-- START OF Dataset section --

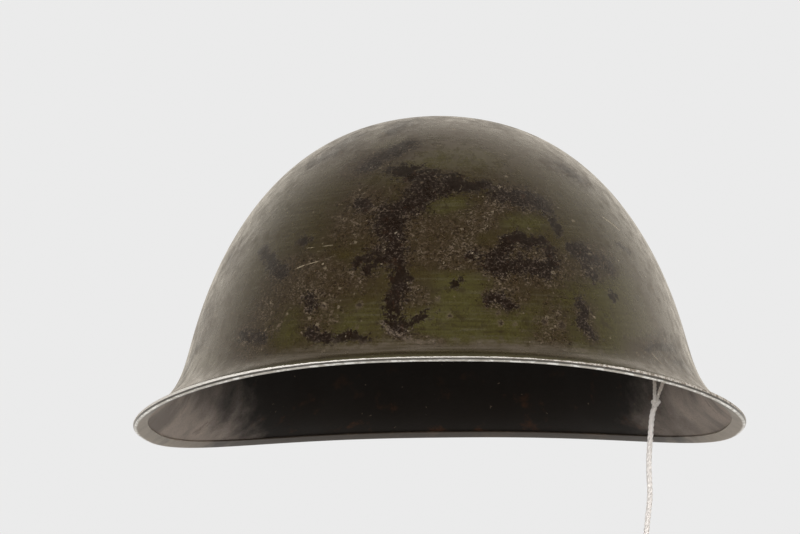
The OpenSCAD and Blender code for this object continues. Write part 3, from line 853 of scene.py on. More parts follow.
class Nodes:
    """Adds nodes to a material's or a group's tree and joins them."""

    def __init__(self, tree, material=None):
        self.tree = tree
        self.material = material

    def join(self, value, socket):
        if isinstance(value, bpy.types.NodeSocket):
            self.tree.links.new(value, socket)
        elif socket.type == "RGBA" and len(value) == 3:
            socket.default_value = (*value, 1)
        else:
            socket.default_value = value

    def add(self, kind, inputs=None, **settings):
        node = self.tree.nodes.new(kind)
        for name, value in settings.items():
            setattr(node, name, value)
        for name, value in (inputs or {}).items():
            self.join(value, node.inputs[name])
        return node

    def math(self, operation, a, b=0):
        return self.add("ShaderNodeMath", {0: a, 1: b}, operation=operation).outputs["Value"]

    def plus(self, a, b):
        return self.math("ADD", a, b)

    def minus(self, a, b):
        return self.math("SUBTRACT", a, b)

    def times(self, a, b):
        return self.math("MULTIPLY", a, b)

    def level(self, value, factor, addend):
        return self.add("ShaderNodeMath", {0: value, 1: factor, 2: addend},
            operation="MULTIPLY_ADD").outputs["Value"]

    def fade(self, value, start, end, low=0, high=1):
        return self.add("ShaderNodeMapRange", {"Value": value, "From Min": start,
            "From Max": end, "To Min": low, "To Max": high},
            interpolation_type="SMOOTHSTEP").outputs["Result"]

    def vectors(self, operation, a, b=(0, 0, 0), output="Value"):
        """A vector operation's number, or its vector where output says so."""
        node = self.add("ShaderNodeVectorMath", {0: a, 1: b}, operation=operation)
        return node.outputs[output]

    def stretched(self, vector, factors):
        return self.vectors("MULTIPLY", vector, factors, "Vector")

    def scaled(self, vector, factor):
        node = self.add("ShaderNodeVectorMath", {0: vector, "Scale": factor}, operation="SCALE")
        return node.outputs["Vector"]

    def parts(self, vector):
        return self.add("ShaderNodeSeparateXYZ", {"Vector": vector}).outputs

    def place(self):
        source = self.add("ShaderNodeTexCoord").outputs["Object"]
        return self.stretched(source, (1 / MM, 1 / MM, 1 / MM))

    def surface(self, across, along):
        """The piece's own UV map, from 0 to across and to along."""
        source = self.add("ShaderNodeTexCoord").outputs["UV"]
        return self.stretched(source, (across, along, 1))

    def attribute(self, name):
        return self.add("ShaderNodeAttribute", attribute_name=name).outputs["Fac"]

    def noise(self, vector, scale, detail=4, rough=0.6, warp=0):
        return self.add("ShaderNodeTexNoise", {"Vector": vector, "Scale": scale,
            "Detail": detail, "Roughness": rough, "Distortion": warp}).outputs["Fac"]

    def cells(self, vector, scale):
        """Distance from the middle of a cell, and the cell's own random colour."""
        node = self.add("ShaderNodeTexVoronoi", {"Vector": vector, "Scale": scale})
        return node.outputs["Distance"], node.outputs["Color"]

    def blend(self, mask, a, b):
        node = self.add("ShaderNodeMix", {0: mask, 6: a, 7: b}, data_type="RGBA")
        return node.outputs[2]

    def layered(self, color, *layers):
        """A colour with layers laid over it in turn, each a mask and its own colour."""
        for mask, over in layers:
            color = self.blend(mask, color, over)
        return color

    def effect(self, name, place, **inputs):
        """A shared effect's outputs at a place, with its inputs set by name."""
        node = self.add("ShaderNodeGroup", node_tree=bpy.data.node_groups[name])
        for key, value in {"Place": place, **inputs}.items():
            self.join(value, node.inputs[key])
        return node.outputs

    def bump(self, height, depth):
        """A normal raised by height, which runs from 0 to 1 over a depth in millimetres."""
        return self.add("ShaderNodeBump", {"Height": height,
            "Distance": depth * MM}).outputs["Normal"]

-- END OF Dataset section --

Task: Copy every line of the material in which the word "parts" occurs.

Output of the task:
The OpenSCAD and Blender code for this object continues. Write part 3, from line 853 of scene.py on. More parts follow.
    def parts(self, vector):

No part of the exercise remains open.